Remembering Bob Novak

Bob Novak hired me away from HUMAN EVENTS in late 2001. “Poaching,” HE Editor-in-Chief Tom Winter called it. I was not the first early-20s reporter Novak would pluck from HE’s newsroom. Nor would I be the last.

Work for us Novak reporters, in addition to writing the Evans-Novak Political Report, consisted of doing “the opposite of research,” as I put it. Rather than trying to find an answer to a question Novak had — he had another staffer for that — we would try to dig up scoops, leads, and unreported nuggets to feed him.

That Novak would hire a leg-man to go around Washington sniffing out news reflected the virtue at the heart of his work: His columns, while they resided on the op-ed pages, were built upon previously unreported facts that revealed and explained the machinations of government, the men and women in power, and the politics behind it all. His job demanded he get a constant flow of new information, but curiosity and a thirst for knowledge were natural traits for him.

Bob Novak was, above all, a reporter.

Watching him work was a delightful education in reporting.

In 2004, I was chatting with Novak at a conservative dinner at the Willard Intercontinental in downtown D.C. when Ralph Reed approached. Novak greeted Reed, introduced me, and began trading pleasantries, but within one minute the conversation had somehow become an on-background interview — I noticed this, but I’m not sure Reed did, because of the subtlety with which Novak deflected any questions back at Reed and steered the conversation away from himself.
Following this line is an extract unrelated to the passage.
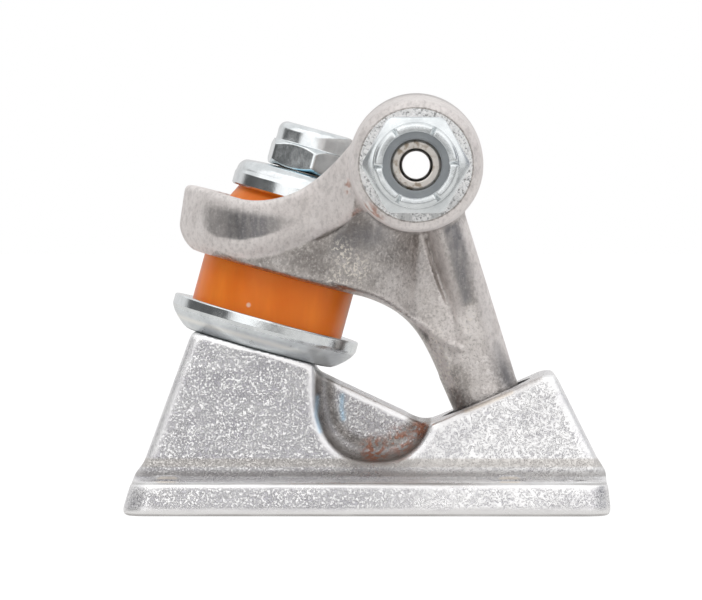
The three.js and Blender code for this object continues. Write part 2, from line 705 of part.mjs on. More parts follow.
// The ring that the bushings clamp, before its seats are cut.
function ringSolid() {
  const profile = [
    [0, RING_BOTTOM],
    ...arc(
      RING_RADIUS - RING_EDGE_RADIUS,
      RING_BOTTOM + RING_EDGE_RADIUS,
      RING_EDGE_RADIUS,
      -90,
      0,
      EDGE_STEPS,
    ),
    [RING_RADIUS, RING_TOP],
    [0, RING_TOP],
  ];
  return solidOf(revolved(profile, SIDES_LARGE).applyMatrix4(KINGPIN_FRAME));
}

// One edge of an arm: level with the ring at first, then rising to the barrel.
function armEdge(height, handle, rootAngle, rootSlope) {
  const start = onKingpin(-YOKE_REAR_LENGTH, height);
  const root = aroundAxle(BARREL_MIDDLE_RADIUS - WELD_OVERLAP / 2, rootAngle);
  const arrival = aroundAxle(ARM_ROOT_HANDLE, rootSlope).sub(aroundAxle(0, 0));
  return new THREE.CubicBezierCurve3(
    start,
    start.clone().addScaledVector(FORWARD_KINGPIN, handle),
    root.clone().sub(arrival),
    root,
  );
}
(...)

It was a remarkable trait to find in a professional pundit so successful and so opinionated: Novak might have been the best listener I’ve ever known.

His disinterest in spouting his own political opinions off the clock sometimes disappointed his fans.

I remember a Baltimore Orioles game in 2004. Novak invited me to join him and gave me two extra tickets. I took my friend Sean Rushton — a conservative who shared Novak’s enthusiasm for supply-side economics — and Rushton’s wife. Repeatedly, Rushton plied Novak with questions about the economy or the tax code. Novak grunted off the questions and replied with comments about Rodrigo Lopez’s change-up or questions about the Orioles’ base-running.

Frustrated, Rushton got up to buy a beer, at which point his wife mentioned to Novak that her father was a racecar driver. This, it turns out, was Novak’s fantasy job. Sean returned to see his wife and Novak engaged in a lively discussion about auto racing.

Novak, of course, was also a conservative. Although always close to the conservative movement, even when he was big enough that he didn’t need it. Novak was always independent in his thought. At times the conservative movement has been less tolerant of dissent within the ranks. I was working for him in 2002 and 2003 when Novak stood against President Bush and the Iraq War.

Novak’s stance led some of the more bellicose writers in the movement to assail Novak’s character. Neoconservative writer David Frum wrote a cover story for National Review on the eve of Bush’s invasion of Iraq, calling Novak, together with Pat Buchanan and other opponents of the invasion, “Unpatriotic Conservatives.”

I saw the effect this had on Novak. More than anything, it saddened him. It hurt his feelings that old friends joined Frum in turning their backs on him. But he was also saddened about the state of the conservative movement. Such intolerance of dissent and debate — and such disdain for conservatism’s roots in a humbler foreign policy — would become a weakness for conservatives and the Republican Party, Novak correctly foresaw.

For many of us, though, Novak’s resistance to the calls for conformity, his constant openness to new ideas and facts, and his willingness to change his mind set a crucial example.

His most important change of heart was his late-life conversion to Catholicism. Brought up a secular Jew, and having lived seven decades as an agnostic, Novak entered the church in his 60s. When I went to work for him, I was considering entering the Catholic Church as well. Novak pointed me to the priests who helped answer my remaining questions and cement my faith.

Novak would often tell aspiring journalists to pick a different field if their goal was to change the world. But, by simply aiming to inform and to do his job as well he could, Novak changed the lives of his readers and those of us blessed to work with him.